For all this, his countrymen worry that Pedroza is less interested in his ring performance than in his political career. Indeed, only seven weeks before the McGuigan fight Pedroza weighed 144 pounds, 18 more than the featherweight maximum. Instead of training at the Pascual Gonzalez gym in downtown Panama City, he had taken two days off for "senatorial duties."

"I had to go to the assembly to do a different type of fighting," says the champion, who was talked into becoming a candidate as an alternate legislador for the Revolutionary Democratic Party early last year and was elected in May 1984, "People in the legislature are educated; you have lawyers, engineers, doctors. But the problems we debate are basic. I must fight for my people, the things they need and want in my district."

Now it is Pedroza's two trainers who seem to be looking for a fight on a sultry afternoon. They have been working with him ever since he turned pro, and now they are boiling angry about his absence from the gym. Both are out of Caledonia, Panama City's Harlem; both are descendants of Jamaicans who came to Panama to help build the canal; and both are in their 70s. Lyonel Hoyte is a giant of a man with a face carved like a Dahomey juju mask, while Henry Douglas, who is always called Matty Baby, is Hoyte's perfect foil. Matty Baby is small and bouncy and always wears a flat leather applejack cap set at a degree of jauntiness not seen anywhere since Jackie Coogan was the Kid. The pair look malevolently at the champ. "He behind" says Matty Baby.

"He not ready" agrees Lyonel.

"His leg not well," says Matty.

Recently, you learn, Pedroza had been rousted out of bed at 4 a.m. by his sister-in-law.
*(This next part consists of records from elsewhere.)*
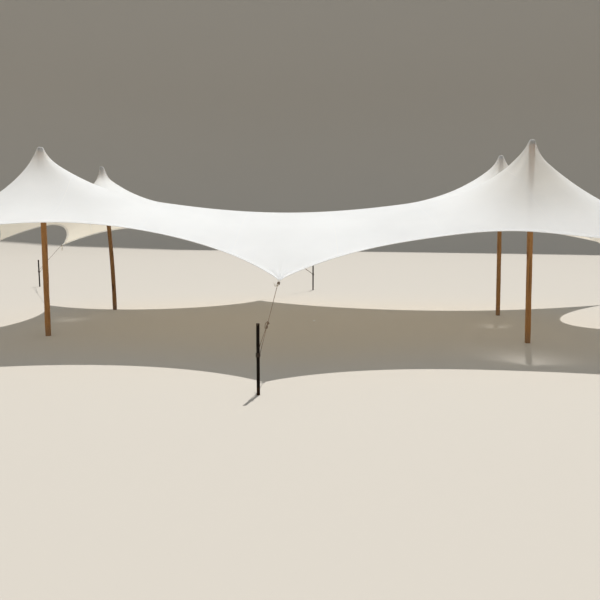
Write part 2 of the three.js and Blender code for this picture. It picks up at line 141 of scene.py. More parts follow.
lamp = bpy.data.objects.new("soft_lamp", bpy.data.lights.new("soft_lamp", "SUN"))
lamp.data.energy = 3.75
lamp.data.angle = math.radians(0.9)
lamp.data.color = (1.0, 0.995, 0.985)
lamp_towards = Vector((0.116, 0.431, 0.895))
lamp.rotation_mode = "QUATERNION"
lamp.rotation_quaternion = lamp_towards.to_track_quat("Z", "Y")
bpy.context.scene.collection.objects.link(lamp)
room = bpy.data.worlds.new("room")
room.use_nodes = True
room.node_tree.nodes["Background"].inputs["Color"].default_value = (0.85, 0.93, 1.0, 1.0)
room.node_tree.nodes["Background"].inputs["Strength"].default_value = 0.62
bpy.context.scene.world = room
bpy.context.scene.view_settings.view_transform = "Standard"

# The cloth
# One sheet of off-white knitted stretch cloth, 10.5 by 7.1 m as cut, shown two millimetres thick.
# It lies over the four posts' pads and is drawn out by its four corners and the middles of its four
# edges. Its rest shape is that of a net whose threads pull as the cloth and its hem do.
cloth_cut = (10.5, 7.064)
cloth_thick = 0.002
cloth_middle = np.array([0.350062, 0.464499, 0.0])
net_wide, net_deep = 2200.0, 1480.0
net_post_u, net_post_v, net_pad = 770.0, 350.0, 33.0
seam_lines = (-930.0, -665.0, -400.0, -134.0, 134.0, 400.0, 665.0, 930.0)
front_pull, back_pull, left_pull, right_pull = 292.0, 448.0, 336.0, 156.0  # of the four hems
pad_reach = 0.045
post_heads = {
    "front_left": (-3.881, -1.174, 2.962),
    "front_right": (3.531, -1.501, 2.996),
    "back_left": (-4.002, 1.765, 2.937),
    "back_right": (3.891, 1.248, 3.070),
}
# Each post's crest: how far its head stands above and beside the even net, how far that draws the
# cloth along, then the cloth's rise close by, in the middle and far out, even and to the right. A crest
# is flat on its pad, its parts fall off with their spreads, and all of it has died out at its end.
crest_flat, crest_spreads, crest_fade = 0.038, (0.05, 0.12, 0.22, 0.65), 0.4
crest_ends = {"front_left": 1.5, "front_right": 2.1, "back_left": 2.1, "back_right": 2.1}
crests = {
    "front_left": (0.035, 0.000, 0.180, 0.138, -0.297, 0.138, 0.036, 0.003, -0.078),
    "front_right": (0.062, 0.038, 0.146, -0.074, -0.058, 0.053, 0.138, -0.025, -0.101),
    "back_left": (0.020, 0.037, 0.172, -0.024, -0.198, 0.001, 0.220, -0.085, -0.007),
    "back_right": (0.004, -0.031, 0.170, 0.011, -0.175, 0.057, -0.147, 0.153, -0.023),
}
# The two front crests' slopes towards the front hem: the cloth's rise there close by, in the middle and
# far out, even and to the right. They leave a narrow spike standing over a gentler slope.
front_slopes = {
    "front_left": (0.129, 0.079, -0.167, 0.081, 0.190, -0.180),
    "front_right": (-0.532, 0.696, -0.077, -0.055, -0.194, -0.128),
}
ties = {  # side of the cloth (u, v), tie point, stake
    "front_left": (-1, -1, (-5.569, -3.823, 1.391), (-7.000, -5.300)),
    "front_middle": (0, -1, (-0.028, -3.367, 1.108), (-0.180, -4.427)),
    "front_right": (1, -1, (7.058, -4.072, 0.921), (7.900, -5.100)),
    "right_middle": (1, 0, (5.909, 0.145, 1.085), (7.700, 0.100)),
    "back_right": (1, 1, (6.930, 3.528, 1.355), (8.400, 5.600)),
    "back_middle": (0, 1, (-0.794, 3.961, 1.286), (0.261, 5.643)),
    "back_left": (-1, 1, (-5.438, 3.041, 1.309), (-7.548, 6.229)),
    "left_middle": (-1, 0, (-5.130, -0.288, 1.483), (-7.700, -0.290)),
}


def graded_lines(stops):
    """Lines between stops (place, step): the steps grow from both stops, up to widest, and meet in between.
    Each gap is then split in four."""
    growth, widest = 1.35, 70.0
    lines = [stops[0][0]]
    for (start, step_a), (stop, step_b) in zip(stops, stops[1:]):
        length = stop - start
        if length > max(step_a, step_b) * 1.5:
            left, right = [0.0], [length]
            while left[-1] + step_a < right[-1] - step_b - 1e-6:
                if step_a <= step_b:
                    left.append(left[-1] + step_a)
                    step_a = min(step_a * growth, widest)
                else:
                    right.append(right[-1] - step_b)
                    step_b = min(step_b * growth, widest)
            lines += [start + x for x in left[1:]] + [start + x for x in right[:0:-1]]
        lines.append(stop)
    places = np.arange((len(lines) - 1) * 4 + 1) / 4
    return np.interp(places, np.arange(len(lines)), lines)


def both_sides(half):
    """The stops of one half, and the same stops on the other side of the middle."""
    return sorted(half + [(-place, step) for place, step in half if place > 0])


at_seams = [(place, 70.0) for place in seam_lines if place > 0]
net_u = graded_lines(both_sides([(0.0, 30.0), (net_post_u - net_pad, 35.0), (net_post_u + net_pad, 35.0),
                                 (net_wide / 2, 30.0)] + at_seams))
net_v = graded_lines(both_sides([(0.0, 30.0), (net_post_v - net_pad, 35.0), (net_post_v + net_pad, 35.0),
                                 (net_deep / 2, 30.0)]))


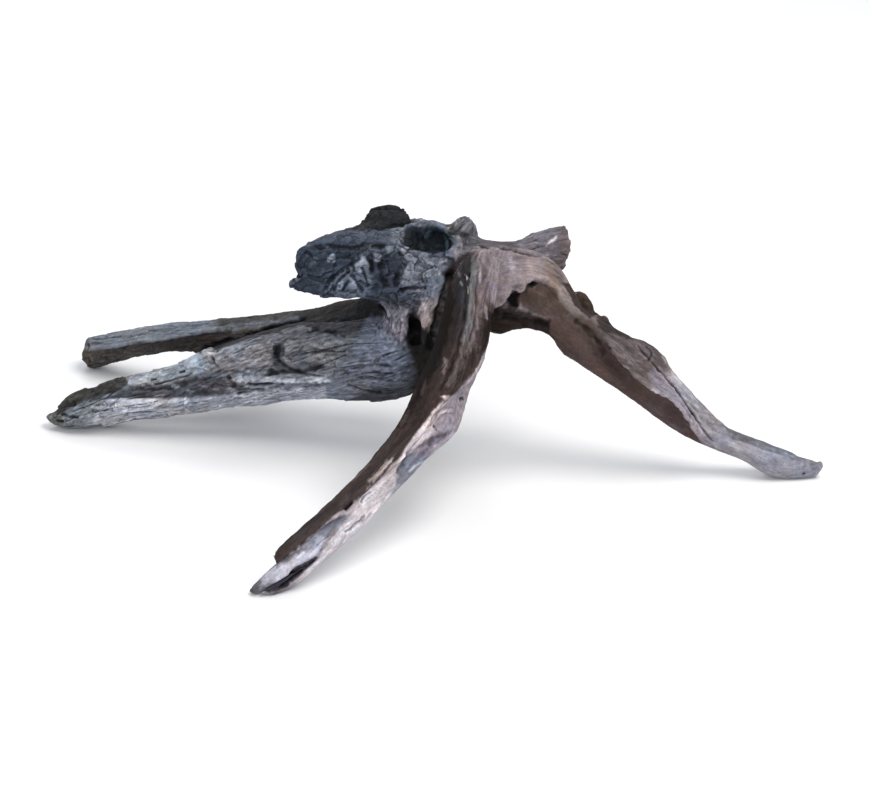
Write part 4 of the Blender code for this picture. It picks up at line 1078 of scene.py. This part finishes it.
        ("#6d6a71", 0.85, 2, [(514, 244), (536, 224), (558, 218), (563, 222), (562, 248), (556, 264),
            (545, 256), (521, 251)]),
        ("#665b5c", 0.75, 2, [(560, 220), (574, 220), (574, 266), (560, 288), (553, 266), (560, 248)]),
        # The pale scratch on the horn with its painted glint
        ("#c2bfc0", 0.95, 1, [(546, 246), (550, 240), (557, 236), (556, 239), (550, 244)]),
    ],
    "right leg": [  # brown below the lip, partly its own colour and partly painted shade on the underside; lilac along the split
        # This and the next: brown wood under the lip, deepened with painted shade
        ("#4b3d3a", 0.95, 2, [(548, 318), (570, 314), (600, 334), (612, 352), (626, 371), (642, 387),
            (658, 395), (674, 404), (686, 420), (714, 454), (690, 454), (650, 430), (600, 390), (552, 352)]),
        ("#433832", 0.85, 4, [(566, 312), (590, 318), (606, 332), (608, 350), (596, 350), (578, 330)]),
        ("#5e5352", 0.82, 2, [(604, 326), (626, 334), (638, 346), (655, 366), (650, 388), (641, 385),
            (626, 370), (613, 354)]),
        ("#8b848e", 0.85, 2, [(648, 372), (660, 366), (680, 392), (700, 420), (714, 446), (712, 456),
            (698, 438), (684, 418), (673, 403), (656, 394)]),
        ("#77727f", 0.6, 3, [(648, 370), (658, 368), (664, 380), (652, 384)]),
        ("#4b4243", 0.9, 3, [(634, 330), (660, 338), (676, 352), (684, 374), (668, 376), (646, 354)]),
        ("#928f95", 0.85, 4, [(670, 366), (690, 366), (716, 404), (730, 428), (714, 444), (694, 412),
            (668, 378)]),
        ("#908f99", 0.85, 2, [(712, 442), (724, 424), (760, 434), (790, 444), (832, 460), (822, 484),
            (780, 486), (744, 466), (712, 456)]),
        ("#57575b", 0.88, 2, [(722, 424), (760, 436), (788, 444), (802, 453), (824, 460), (800, 461),
            (786, 453), (760, 446), (728, 434)]),
    ],
    "over the rest": [  # laid last; two of them are painted shade in the gap between the neck and the front leg
        # Painted shade in the gap between the neck and the front leg, also on wood that is hidden
        ("#1a1817", 0.95, 4, [(408, 344), (430, 345), (446, 300), (462, 310), (452, 360), (434, 404),
            (412, 400), (410, 388), (415, 374), (412, 360)], ["left root", "neck", "heart"], True),
        ("#67676b", 0.75, 4, [(800, 450), (826, 452), (828, 470), (814, 472), (806, 462)]),
        # Painted shade in the gap between the neck and the front leg
        ("#181413", 0.95, 3, [(426, 340), (432, 318), (440, 296), (450, 280), (456, 300), (449, 340),
            (438, 368), (424, 396), (404, 428), (392, 430), (412, 398), (420, 372), (428, 340)],
            ["front leg", "arch", "heart", "neck", "back rib"]),
        ("#74727e", 0.5, 4, [(773, 458), (782, 460), (780, 471), (772, 468)]),
        ("#352a25", 0.95, 1, [(562, 282), (578, 284), (594, 292), (600, 314), (590, 318), (574, 306)]),
        ("#2f2926", 0.92, 2, [(596, 312), (608, 310), (622, 330), (640, 336), (638, 341), (606, 334),
            (598, 328)]),
    ],
}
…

A thief was breaking into one of the champ's cars. He stopped the audacious constituent with a single shot—not his favorite left jab but the 9-mm kind, from an Uzi machine pistol, the kind of heavy-duty armament that suddenly appeared in the hands of U.S. Secret Service agents when John W. Hinckley Jr. attempted to assassinate President Reagan. "This man must thank God he alive with just a wounded knee," says Matty Baby, "but my fighter pull a muscle in his left leg running him down." All the same, sparring to a 100-watt rendition of Madonna's Material Girl Pedroza looks fast and supple, and when he begins to work over the heavy bag, it is clear that he can still hit with power.

Later, in the locker room, Pedroza speaks again of his unhappiness at being an unsung hero outside of Panama. "Why, at last, am I getting attention?" he asks. "When I was screaming to fight Little Red Lopez, Wilfredo Gomez, Azumah Nelson, Salvador Sanchez, where was the press then? Where were the promoters?" Earlier, his manager, 50-year-old Santiago del Rio, had his own complaints to make. "This is the toughest fighter in the world," he declared, and then paused for effect and added, "to promote.